Short problem — Identify and copy all lines of the material where the string "scene" is found.

Stored data —
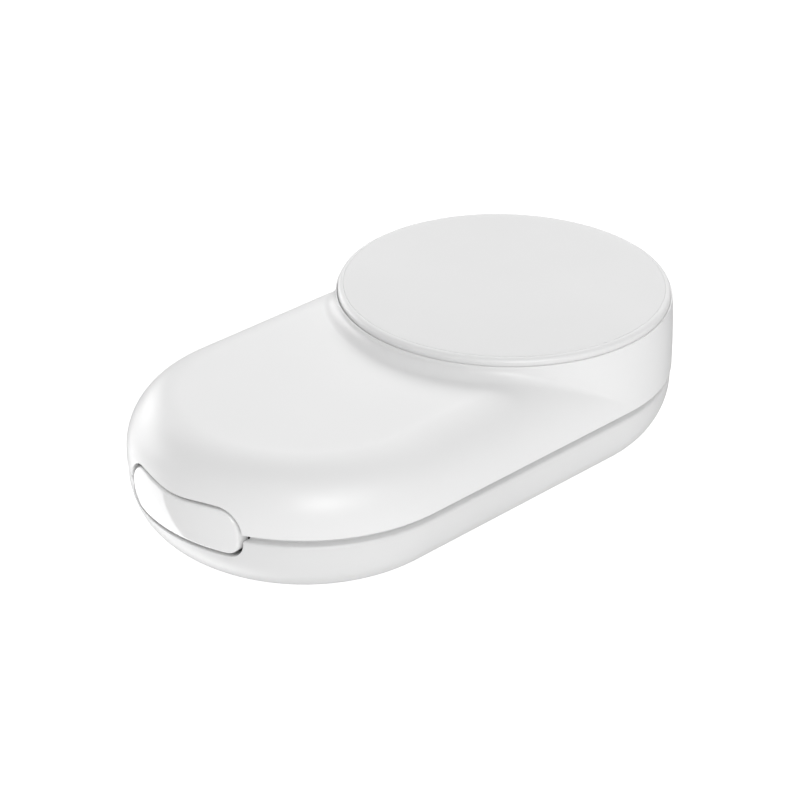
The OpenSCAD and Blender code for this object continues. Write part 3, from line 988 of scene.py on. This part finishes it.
def dress_inside():
    """Materials of the pieces that the case hides."""
    steel = metal("plated_steel", (0.66, 0.66, 0.67), 0.3)
    dress(steel, "board_screws", "guide_screws", "case_screws", "post_clips")
    dress(metal("nickel_plate", (0.74, 0.72, 0.68), 0.22), "magnet_ring")
    dress(metal("nickel_strip", (0.72, 0.70, 0.64), 0.35, (1, 8, 1)), "cell_straps")
    dress(metal("yoke_steel", (0.38, 0.38, 0.40), 0.4), "magnet_yoke")
    dress(metal("aluminium_sheet", (0.78, 0.79, 0.80), 0.35, (12, 1, 1)), "heat_spreader")
    copper = metal("enamelled_copper", (0.78, 0.40, 0.22), 0.25)
    dress(copper, "coil_leads")
    coil_turns(copper)
    spring_coils(steel)
    dark = moulded("dark_plastic", (0.05, 0.05, 0.055), 0.5, depth=0.06, spread=0.006)
    dress(dark, "coil_carrier", "cell_cradle", "button_guide", "switch_body", "usb_tongue")
    dress(moulded("plunger_plastic", (0.36, 0.20, 0.07), 0.4), "switch_plunger")
    dress(moulded("cell_sleeve", (0.06, 0.30, 0.17), 0.28, depth=0.03, spread=0.01),
          "battery_cells")
    dress(moulded("red_sleeve", (0.45, 0.03, 0.02), 0.45, spread=0.01), "cell_leads")
    dress(moulded("black_sleeve", (0.03, 0.03, 0.03), 0.45, spread=0.004), "cell_sensor")
    dress(moulded("lamp_body", (0.80, 0.78, 0.66), 0.3), "status_led")
    dress(moulded("chip_resin", (0.035, 0.035, 0.04), 0.55, depth=0.1, spread=0.004),
          "board_chips")
    ferrite = patterned("ferrite", (0.05, 0.05, 0.055), (0.10, 0.10, 0.105), 0.6, "cells", 900)
    dress(ferrite, "ferrite_shield", "board_coils")
    dress(patterned("foam", (0.02, 0.02, 0.02), (0.06, 0.06, 0.06), 0.9, "cells", 1400, 0.8),
          "foam_pads")
    dress(patterned("board_mask", (0.015, 0.12, 0.05), (0.03, 0.22, 0.10), 0.3, "tracks", 260),
          "main_board", "button_board")
    dress(patterned("film_cable", (0.50, 0.22, 0.04), (0.65, 0.33, 0.09), 0.25, "bands", 500),
          "button_ribbon")


# ---------------------------------------------------------------- camera, lights and floor

AZIMUTH = -45.32
ELEVATION = 28.51
ROLL = 0.36
DISTANCE = 16.674 * BODY_R
SHIFT_RIGHT = 0.0412 * BODY_R
SHIFT_UP = -0.2445 * BODY_R
AIM_Z = SEAM_Z - 0.2782 * BODY_R
SENSOR = 36.0
FOCAL_PER_WIDTH = 2873.4 / 800


def camera():
    """The photograph's own viewpoint: a long lens from above the button's end."""
    a, e, r = math.radians(AZIMUTH), math.radians(ELEVATION), math.radians(ROLL)
    back = Vector((math.sin(a) * math.cos(e), -math.cos(a) * math.cos(e), math.sin(e)))
    right = Vector((math.cos(a), math.sin(a), 0))
    up = back.cross(right)
    right, up = (right * math.cos(r) + up * math.sin(r), up * math.cos(r) - right * math.sin(r))
    place = Vector((0, 0, AIM_Z)) - SHIFT_RIGHT * right - SHIFT_UP * up + DISTANCE * back
    data = bpy.data.cameras.new("camera")
    eye = link_object("camera", data)
    data.sensor_width = SENSOR
    data.lens = SENSOR * FOCAL_PER_WIDTH
    data.clip_start = 0.01
    data.clip_end = 100.0
    eye.matrix_world = Matrix((
        (right.x, up.x, back.x, place.x * MM),
        (right.y, up.y, back.y, place.y * MM),
        (right.z, up.z, back.z, place.z * MM),
        (0, 0, 0, 1),
    ))
    bpy.context.scene.camera = eye


def area_light(name, place, target, size, power):
    """A rectangular soft box at a place, turned to a target, in metres."""
    data = bpy.data.lights.new(name, "AREA")
    data.shape = "RECTANGLE"
    data.size, data.size_y = size
    data.energy = power
    lamp = link_object(name, data)
    lamp.location = place
    direction = Vector(target) - Vector(place)
    lamp.rotation_euler = direction.to_track_quat("-Z", "Y").to_euler()
    return lamp


SKY_MEAN = 0.19                           # the sky's brightness at the horizon
SKY_UP = 0.55                             # what it gains towards the zenith
SKY_TILT = -0.03                          # what it gains towards SKY_SIDE
SKY_SIDE = (0.98, -0.20, 0)
SKY_LOW = 0.06
REFLECTOR = 3.2                           # low bright panel between two azimuths, in degrees
REFLECTOR_EDGE = 128
REFLECTOR_FAR = 72
FRONT_BOX = 1.35                          # power of the soft boxes, in watts
BACK_BOX = 3.0
KEY_BOX = 4.8
FILL_BOX = 2.1
FLOOR_GLOW = 0.78
FLOOR_Z = -0.03 * MM                      # just clear of the foot pad
FLOOR_HALF = 6.0


def studio():
    """A bright room with a low panel that only reflections see, and four soft boxes."""
    scene = bpy.context.scene
    scene.view_settings.view_transform = "Standard"
    scene.view_settings.look = "None"
    world = bpy.data.worlds.new("studio")
    scene.world = world
    world.use_nodes = True
    nodes, links = world.node_tree.nodes, world.node_tree.links

    def value(operation, *inputs):
        node = nodes.new("ShaderNodeMath")
        node.operation = operation
        for socket, item in zip(node.inputs, inputs):
            if isinstance(item, (int, float)):
                socket.default_value = item
            else:
                links.new(item, socket)
        return node.outputs[0]

    def along(direction, axis):
        node = nodes.new("ShaderNodeVectorMath")
        node.operation = "DOT_PRODUCT"
        links.new(direction, node.inputs[0])
        node.inputs[1].default_value = axis
        return node.outputs["Value"]

    def step(item, low, high):
        node = nodes.new("ShaderNodeMapRange")
        node.interpolation_type = "SMOOTHSTEP"
        node.inputs["From Min"].default_value = low
        node.inputs["From Max"].default_value = high
        links.new(item, node.inputs["Value"])
        return node.outputs["Result"]

    direction = nodes.new("ShaderNodeTexCoord").outputs["Generated"]
    up = along(direction, (0, 0, 1))
    side = along(direction, SKY_SIDE)
    sky = value("MAXIMUM", value("ADD", value("MULTIPLY", up, SKY_UP),
                                 value("MULTIPLY_ADD", side, SKY_TILT, SKY_MEAN)), SKY_LOW)
    edge = math.radians(REFLECTOR_EDGE)
    beyond = along(direction, (math.sin(edge), -math.cos(edge), 0))
    panel = value("MULTIPLY", step(beyond, 0.0, 0.03), step(up, 0.12, -0.03))
    far = math.radians(REFLECTOR_FAR)
    panel = value("MULTIPLY", panel,
                  step(along(direction, (-math.sin(far), math.cos(far), 0)), 0.0, 0.2))
    total = value("MULTIPLY_ADD", panel, REFLECTOR, sky)
    ground = nodes["Background"]
    ground.inputs["Color"].default_value = (1, 1, 1, 1)
    links.new(total, ground.inputs["Strength"])
    front = area_light("front_box", (-0.46, -0.66, 0.40), (-0.02, 0, 0.02), (0.26, 0.26),
                       FRONT_BOX)
    front.visible_diffuse = False
    key = area_light("key_box", (0.58, 0.48, 0.45), (0, 0, 0.02), (0.3, 0.3), KEY_BOX)
    key.visible_glossy = False
    area_light("fill_box", (-0.30, -0.60, 0.42), (0, 0, 0.02), (0.6, 0.6), FILL_BOX)
    back = area_light("back_box", (-0.08, 0.85, 0.22), (-0.02, 0, 0.02), (0.7, 0.34), BACK_BOX)
    back.visible_diffuse = False


def floor():
    """A plain pale floor, which glows a little and isn't seen in reflections."""
    mesh = bpy.data.meshes.new("floor")
    corners = [(-1, -1), (1, -1), (1, 1), (-1, 1)]
    mesh.from_pydata([(x * FLOOR_HALF, y * FLOOR_HALF, FLOOR_Z) for x, y in corners],
                     [], [(0, 1, 2, 3)])
    plane = link_object("floor", mesh)
    material, _, _, shader = new_material("floor")
    shader.inputs["Base Color"].default_value = (0.42, 0.42, 0.42, 1)
    shader.inputs["Roughness"].default_value = 0.9
    shader.inputs["Emission Color"].default_value = (1, 1, 1, 1)
    shader.inputs["Emission Strength"].default_value = FLOOR_GLOW
    mesh.materials.append(material)
    plane.visible_glossy = False


# ---------------------------------------------------------------- build

shell_plastic = moulded("shell_plastic", (0.86, 0.86, 0.86), 0.36)
# The tray is the shell's white plastic greyed a little: painted shade for the weaker light on its
# lower, downward-turned wall.
tray_plastic_painted_shade = moulded("tray_plastic_painted_shade", (0.78, 0.78, 0.78), 0.40)
edge_plastic = moulded("edge_plastic", (0.84, 0.84, 0.84), 0.35)
soft_face = moulded("soft_face", (0.78, 0.78, 0.78), 0.75, grain=400, depth=0.05)
gloss_plastic = moulded("gloss_plastic", (0.86, 0.86, 0.86), 0.09, rough_spread=0.02, depth=0.0)
foot_rubber = moulded("foot_rubber", (0.6, 0.6, 0.6), 0.7, depth=0.08)

upper_shell(shell_plastic)
lower_shell(tray_plastic_painted_shade)
disc_cap(edge_plastic)
disc_pad(soft_face)
button_cap(gloss_plastic)
foot_pad(foot_rubber)
socket_shell(metal("socket_steel", (0.70, 0.70, 0.71), 0.3))
socket_contacts(metal("contact_gold", (0.83, 0.62, 0.28), 0.25))
light_lens(clear_plastic("lens_plastic"))
dress_inside()

camera()
studio()
floor()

Exercise answer —
The OpenSCAD and Blender code for this object continues. Write part 3, from line 988 of scene.py on. This part finishes it.
    bpy.context.scene.camera = eye
    scene = bpy.context.scene
    scene.view_settings.view_transform = "Standard"
    scene.view_settings.look = "None"
    scene.world = world